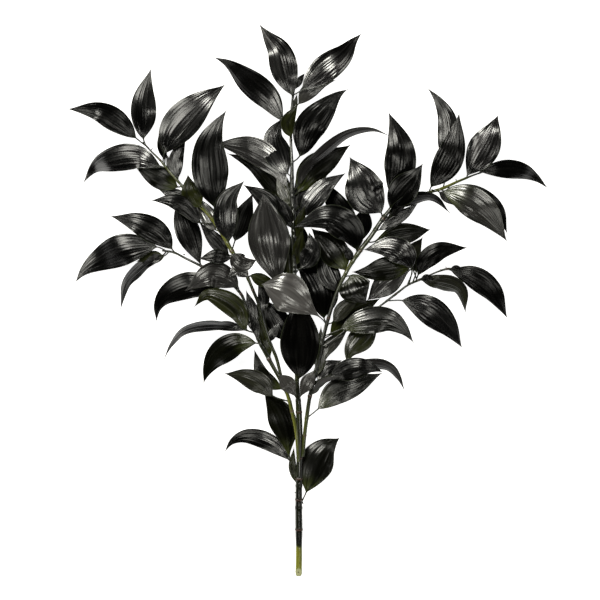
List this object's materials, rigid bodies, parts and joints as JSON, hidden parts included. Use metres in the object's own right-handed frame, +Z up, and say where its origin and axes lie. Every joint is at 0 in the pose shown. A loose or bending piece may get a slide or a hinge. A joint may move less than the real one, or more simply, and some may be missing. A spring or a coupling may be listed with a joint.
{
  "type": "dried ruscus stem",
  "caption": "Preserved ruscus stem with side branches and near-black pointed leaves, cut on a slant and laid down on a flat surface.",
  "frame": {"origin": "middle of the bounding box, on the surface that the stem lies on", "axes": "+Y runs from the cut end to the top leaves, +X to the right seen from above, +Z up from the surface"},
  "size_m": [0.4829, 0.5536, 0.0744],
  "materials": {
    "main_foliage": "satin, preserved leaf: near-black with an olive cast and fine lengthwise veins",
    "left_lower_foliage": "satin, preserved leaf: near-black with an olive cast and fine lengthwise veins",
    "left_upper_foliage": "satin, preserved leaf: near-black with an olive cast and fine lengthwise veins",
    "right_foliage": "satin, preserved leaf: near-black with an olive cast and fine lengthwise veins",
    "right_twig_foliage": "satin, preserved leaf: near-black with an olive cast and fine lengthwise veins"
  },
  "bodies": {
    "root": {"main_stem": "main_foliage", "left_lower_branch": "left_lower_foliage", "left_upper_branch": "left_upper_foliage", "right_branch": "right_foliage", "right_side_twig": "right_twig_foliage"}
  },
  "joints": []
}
* * *
▶ Task requirements:
Return all of the data precisely as it appears.

▶ Reply:
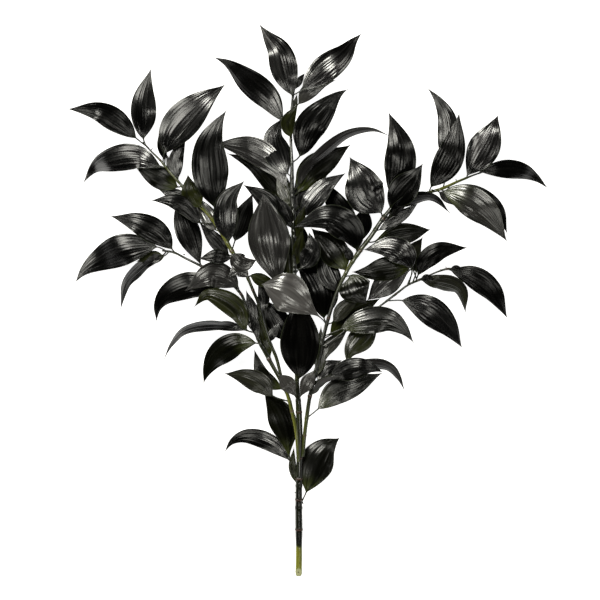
List this object's materials, rigid bodies, parts and joints as JSON, hidden parts included. Use metres in the object's own right-handed frame, +Z up, and say where its origin and axes lie. Every joint is at 0 in the pose shown. A loose or bending piece may get a slide or a hinge. A joint may move less than the real one, or more simply, and some may be missing. A spring or a coupling may be listed with a joint.
{
  "type": "dried ruscus stem",
  "caption": "Preserved ruscus stem with side branches and near-black pointed leaves, cut on a slant and laid down on a flat surface.",
  "frame": {"origin": "middle of the bounding box, on the surface that the stem lies on", "axes": "+Y runs from the cut end to the top leaves, +X to the right seen from above, +Z up from the surface"},
  "size_m": [0.4829, 0.5536, 0.0744],
  "materials": {
    "main_foliage": "satin, preserved leaf: near-black with an olive cast and fine lengthwise veins",
    "left_lower_foliage": "satin, preserved leaf: near-black with an olive cast and fine lengthwise veins",
    "left_upper_foliage": "satin, preserved leaf: near-black with an olive cast and fine lengthwise veins",
    "right_foliage": "satin, preserved leaf: near-black with an olive cast and fine lengthwise veins",
    "right_twig_foliage": "satin, preserved leaf: near-black with an olive cast and fine lengthwise veins"
  },
  "bodies": {
    "root": {"main_stem": "main_foliage", "left_lower_branch": "left_lower_foliage", "left_upper_branch": "left_upper_foliage", "right_branch": "right_foliage", "right_side_twig": "right_twig_foliage"}
  },
  "joints": []
}